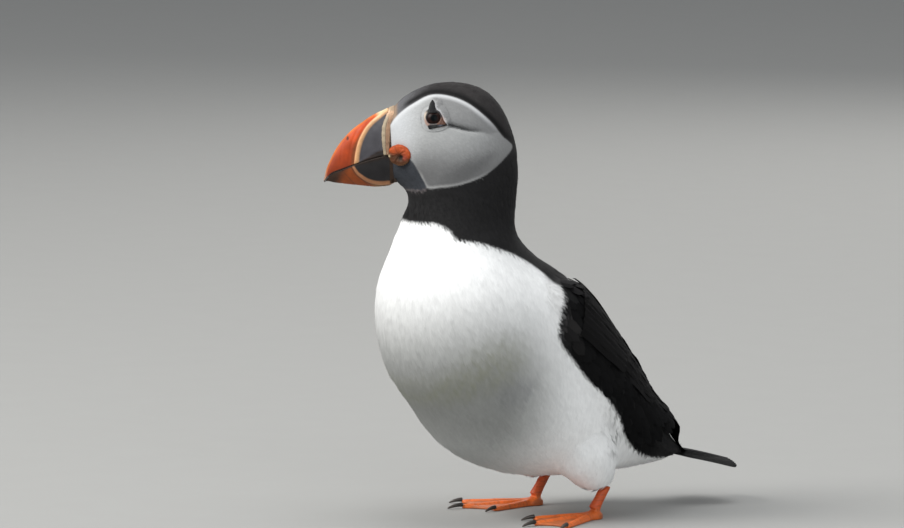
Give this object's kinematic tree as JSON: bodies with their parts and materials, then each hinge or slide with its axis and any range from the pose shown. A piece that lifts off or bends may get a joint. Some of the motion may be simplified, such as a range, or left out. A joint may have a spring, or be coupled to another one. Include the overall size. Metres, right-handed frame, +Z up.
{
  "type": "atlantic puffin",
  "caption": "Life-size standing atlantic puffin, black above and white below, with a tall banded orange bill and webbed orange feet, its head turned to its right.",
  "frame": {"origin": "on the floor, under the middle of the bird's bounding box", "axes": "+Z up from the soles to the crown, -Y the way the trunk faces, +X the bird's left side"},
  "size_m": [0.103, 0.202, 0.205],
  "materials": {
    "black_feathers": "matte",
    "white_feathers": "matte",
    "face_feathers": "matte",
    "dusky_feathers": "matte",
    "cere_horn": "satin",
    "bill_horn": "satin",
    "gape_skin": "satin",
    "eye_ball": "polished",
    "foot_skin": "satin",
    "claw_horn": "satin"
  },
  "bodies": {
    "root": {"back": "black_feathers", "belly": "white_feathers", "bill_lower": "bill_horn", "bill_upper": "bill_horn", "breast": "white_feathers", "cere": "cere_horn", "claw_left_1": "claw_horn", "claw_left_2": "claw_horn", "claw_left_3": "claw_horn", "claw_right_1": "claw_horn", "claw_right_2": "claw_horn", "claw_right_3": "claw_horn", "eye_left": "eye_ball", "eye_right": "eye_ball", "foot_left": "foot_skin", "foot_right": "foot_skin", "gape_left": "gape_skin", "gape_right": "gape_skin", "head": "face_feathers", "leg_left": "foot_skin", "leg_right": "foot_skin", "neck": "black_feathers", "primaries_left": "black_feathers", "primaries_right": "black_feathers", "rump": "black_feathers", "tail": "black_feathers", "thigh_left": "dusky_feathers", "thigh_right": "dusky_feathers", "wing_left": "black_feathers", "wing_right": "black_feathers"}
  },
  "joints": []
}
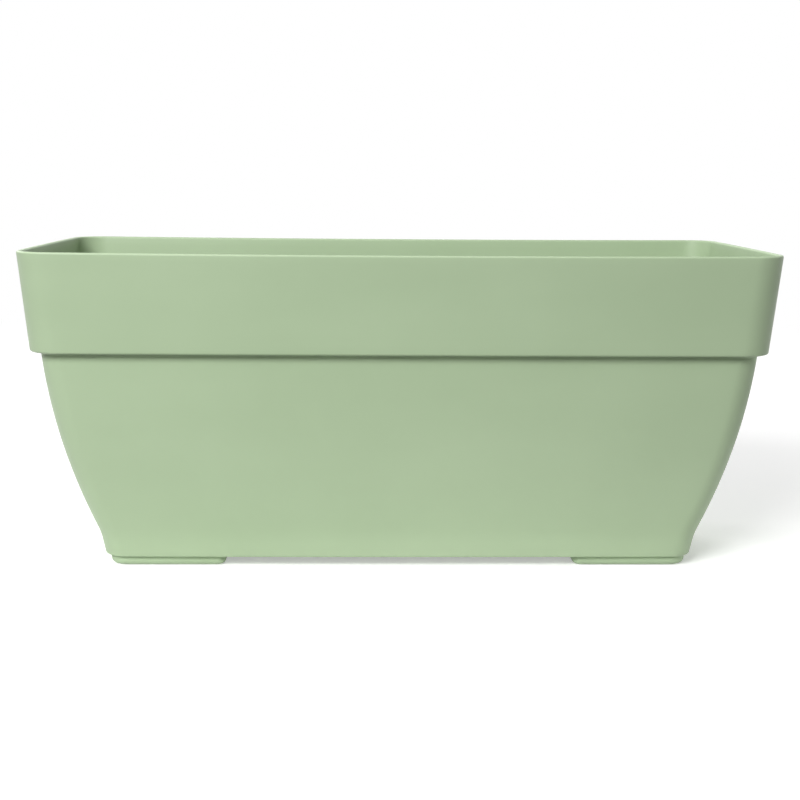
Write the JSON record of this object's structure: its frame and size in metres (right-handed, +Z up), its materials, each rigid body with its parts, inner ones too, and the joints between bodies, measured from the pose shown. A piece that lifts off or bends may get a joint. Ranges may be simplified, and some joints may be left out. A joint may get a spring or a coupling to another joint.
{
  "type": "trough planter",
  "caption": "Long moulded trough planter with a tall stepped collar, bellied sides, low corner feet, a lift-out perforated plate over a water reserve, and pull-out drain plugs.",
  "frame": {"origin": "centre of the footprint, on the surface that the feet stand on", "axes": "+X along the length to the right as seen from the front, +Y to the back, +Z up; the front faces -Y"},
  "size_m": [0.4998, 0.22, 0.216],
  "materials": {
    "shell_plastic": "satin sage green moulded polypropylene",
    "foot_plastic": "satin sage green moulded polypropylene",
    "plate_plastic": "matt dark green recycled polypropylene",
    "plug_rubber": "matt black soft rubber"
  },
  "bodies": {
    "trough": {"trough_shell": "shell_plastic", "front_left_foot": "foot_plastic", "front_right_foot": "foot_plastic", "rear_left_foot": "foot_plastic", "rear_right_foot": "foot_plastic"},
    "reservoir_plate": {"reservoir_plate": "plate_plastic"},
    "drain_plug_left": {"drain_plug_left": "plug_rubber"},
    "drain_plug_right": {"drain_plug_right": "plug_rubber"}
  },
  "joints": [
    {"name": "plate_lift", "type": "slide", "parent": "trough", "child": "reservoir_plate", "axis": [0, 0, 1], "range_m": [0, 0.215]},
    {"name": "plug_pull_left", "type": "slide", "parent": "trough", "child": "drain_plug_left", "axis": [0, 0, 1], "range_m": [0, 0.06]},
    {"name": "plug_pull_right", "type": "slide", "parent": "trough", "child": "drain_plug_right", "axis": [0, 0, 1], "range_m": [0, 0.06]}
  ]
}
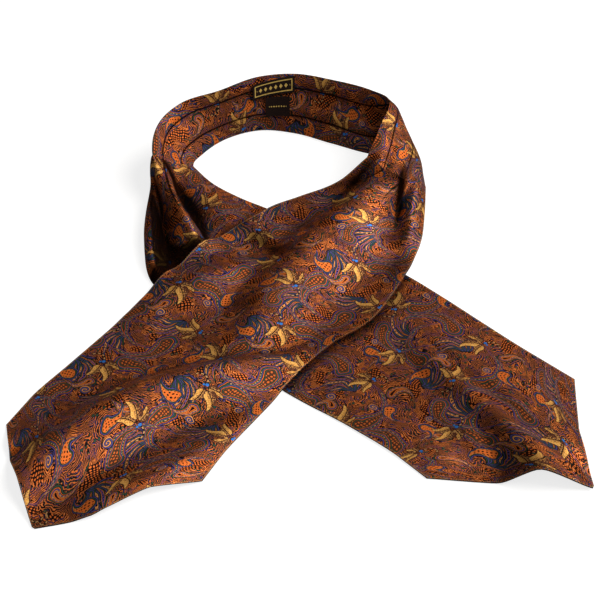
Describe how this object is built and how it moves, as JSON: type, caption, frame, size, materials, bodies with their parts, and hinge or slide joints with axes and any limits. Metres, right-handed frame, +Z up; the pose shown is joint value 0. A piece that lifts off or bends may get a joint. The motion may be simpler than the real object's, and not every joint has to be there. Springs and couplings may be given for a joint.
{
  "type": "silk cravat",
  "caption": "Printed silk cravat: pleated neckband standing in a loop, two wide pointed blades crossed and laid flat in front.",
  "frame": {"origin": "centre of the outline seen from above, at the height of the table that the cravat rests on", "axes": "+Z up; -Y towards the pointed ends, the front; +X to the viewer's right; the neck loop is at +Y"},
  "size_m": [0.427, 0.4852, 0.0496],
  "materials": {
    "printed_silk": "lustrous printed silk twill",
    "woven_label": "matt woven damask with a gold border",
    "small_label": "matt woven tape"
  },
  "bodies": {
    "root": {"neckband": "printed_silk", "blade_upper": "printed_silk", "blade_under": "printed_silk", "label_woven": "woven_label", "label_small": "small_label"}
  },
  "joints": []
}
....................
TO BE DONE: Copy the records above exactly as they appear.

THE RESPONSE:
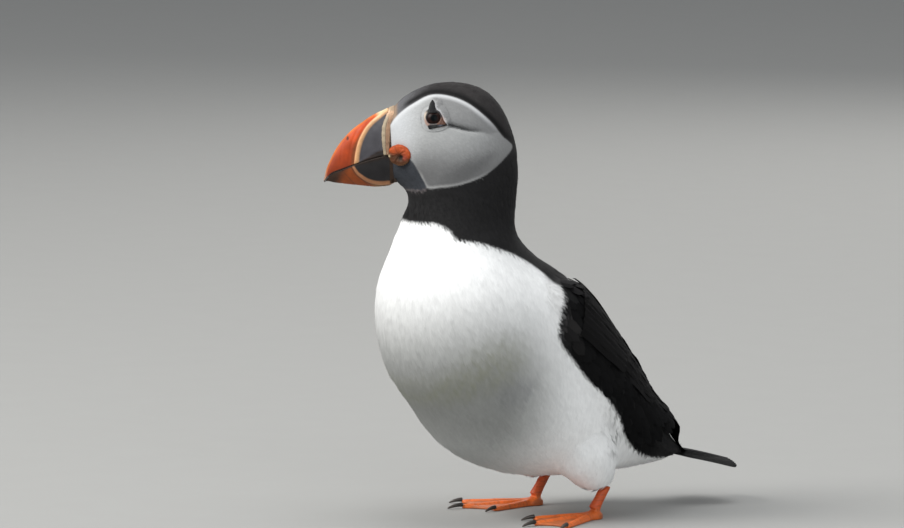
Give this object's kinematic tree as JSON: bodies with their parts and materials, then each hinge or slide with its axis and any range from the pose shown. A piece that lifts off or bends may get a joint. Some of the motion may be simplified, such as a range, or left out. A joint may have a spring, or be coupled to another one. Include the overall size. Metres, right-handed frame, +Z up.
{
  "type": "atlantic puffin",
  "caption": "Life-size standing atlantic puffin, black above and white below, with a tall banded orange bill and webbed orange feet, its head turned to its right.",
  "frame": {"origin": "on the floor, under the middle of the bird's bounding box", "axes": "+Z up from the soles to the crown, -Y the way the trunk faces, +X the bird's left side"},
  "size_m": [0.103, 0.202, 0.205],
  "materials": {
    "black_feathers": "matte",
    "white_feathers": "matte",
    "face_feathers": "matte",
    "dusky_feathers": "matte",
    "cere_horn": "satin",
    "bill_horn": "satin",
    "gape_skin": "satin",
    "eye_ball": "polished",
    "foot_skin": "satin",
    "claw_horn": "satin"
  },
  "bodies": {
    "root": {"back": "black_feathers", "belly": "white_feathers", "bill_lower": "bill_horn", "bill_upper": "bill_horn", "breast": "white_feathers", "cere": "cere_horn", "claw_left_1": "claw_horn", "claw_left_2": "claw_horn", "claw_left_3": "claw_horn", "claw_right_1": "claw_horn", "claw_right_2": "claw_horn", "claw_right_3": "claw_horn", "eye_left": "eye_ball", "eye_right": "eye_ball", "foot_left": "foot_skin", "foot_right": "foot_skin", "gape_left": "gape_skin", "gape_right": "gape_skin", "head": "face_feathers", "leg_left": "foot_skin", "leg_right": "foot_skin", "neck": "black_feathers", "primaries_left": "black_feathers", "primaries_right": "black_feathers", "rump": "black_feathers", "tail": "black_feathers", "thigh_left": "dusky_feathers", "thigh_right": "dusky_feathers", "wing_left": "black_feathers", "wing_right": "black_feathers"}
  },
  "joints": []
}
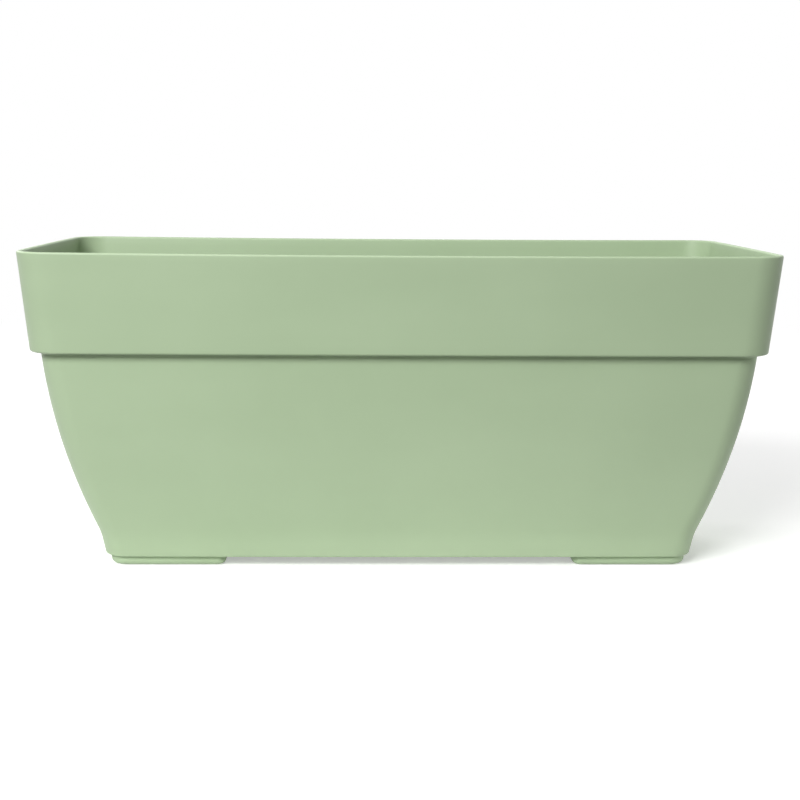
Write the JSON record of this object's structure: its frame and size in metres (right-handed, +Z up), its materials, each rigid body with its parts, inner ones too, and the joints between bodies, measured from the pose shown. A piece that lifts off or bends may get a joint. Ranges may be simplified, and some joints may be left out. A joint may get a spring or a coupling to another joint.
{
  "type": "trough planter",
  "caption": "Long moulded trough planter with a tall stepped collar, bellied sides, low corner feet, a lift-out perforated plate over a water reserve, and pull-out drain plugs.",
  "frame": {"origin": "centre of the footprint, on the surface that the feet stand on", "axes": "+X along the length to the right as seen from the front, +Y to the back, +Z up; the front faces -Y"},
  "size_m": [0.4998, 0.22, 0.216],
  "materials": {
    "shell_plastic": "satin sage green moulded polypropylene",
    "foot_plastic": "satin sage green moulded polypropylene",
    "plate_plastic": "matt dark green recycled polypropylene",
    "plug_rubber": "matt black soft rubber"
  },
  "bodies": {
    "trough": {"trough_shell": "shell_plastic", "front_left_foot": "foot_plastic", "front_right_foot": "foot_plastic", "rear_left_foot": "foot_plastic", "rear_right_foot": "foot_plastic"},
    "reservoir_plate": {"reservoir_plate": "plate_plastic"},
    "drain_plug_left": {"drain_plug_left": "plug_rubber"},
    "drain_plug_right": {"drain_plug_right": "plug_rubber"}
  },
  "joints": [
    {"name": "plate_lift", "type": "slide", "parent": "trough", "child": "reservoir_plate", "axis": [0, 0, 1], "range_m": [0, 0.215]},
    {"name": "plug_pull_left", "type": "slide", "parent": "trough", "child": "drain_plug_left", "axis": [0, 0, 1], "range_m": [0, 0.06]},
    {"name": "plug_pull_right", "type": "slide", "parent": "trough", "child": "drain_plug_right", "axis": [0, 0, 1], "range_m": [0, 0.06]}
  ]
}
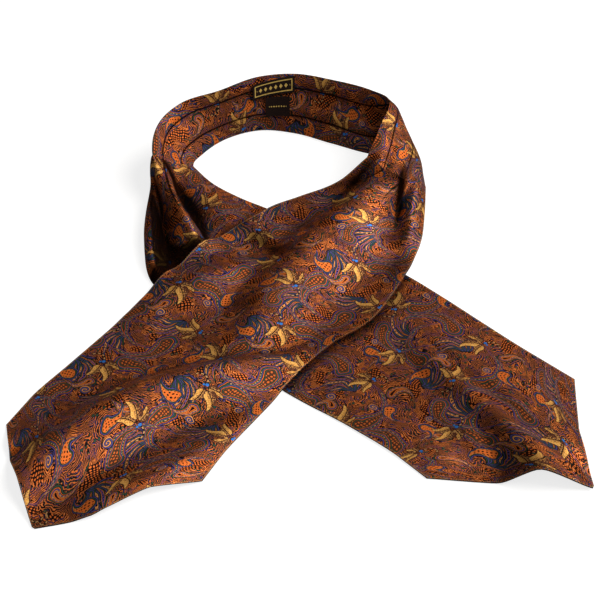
Describe how this object is built and how it moves, as JSON: type, caption, frame, size, materials, bodies with their parts, and hinge or slide joints with axes and any limits. Metres, right-handed frame, +Z up; the pose shown is joint value 0. A piece that lifts off or bends may get a joint. The motion may be simpler than the real object's, and not every joint has to be there. Springs and couplings may be given for a joint.
{
  "type": "silk cravat",
  "caption": "Printed silk cravat: pleated neckband standing in a loop, two wide pointed blades crossed and laid flat in front.",
  "frame": {"origin": "centre of the outline seen from above, at the height of the table that the cravat rests on", "axes": "+Z up; -Y towards the pointed ends, the front; +X to the viewer's right; the neck loop is at +Y"},
  "size_m": [0.427, 0.4852, 0.0496],
  "materials": {
    "printed_silk": "lustrous printed silk twill",
    "woven_label": "matt woven damask with a gold border",
    "small_label": "matt woven tape"
  },
  "bodies": {
    "root": {"neckband": "printed_silk", "blade_upper": "printed_silk", "blade_under": "printed_silk", "label_woven": "woven_label", "label_small": "small_label"}
  },
  "joints": []
}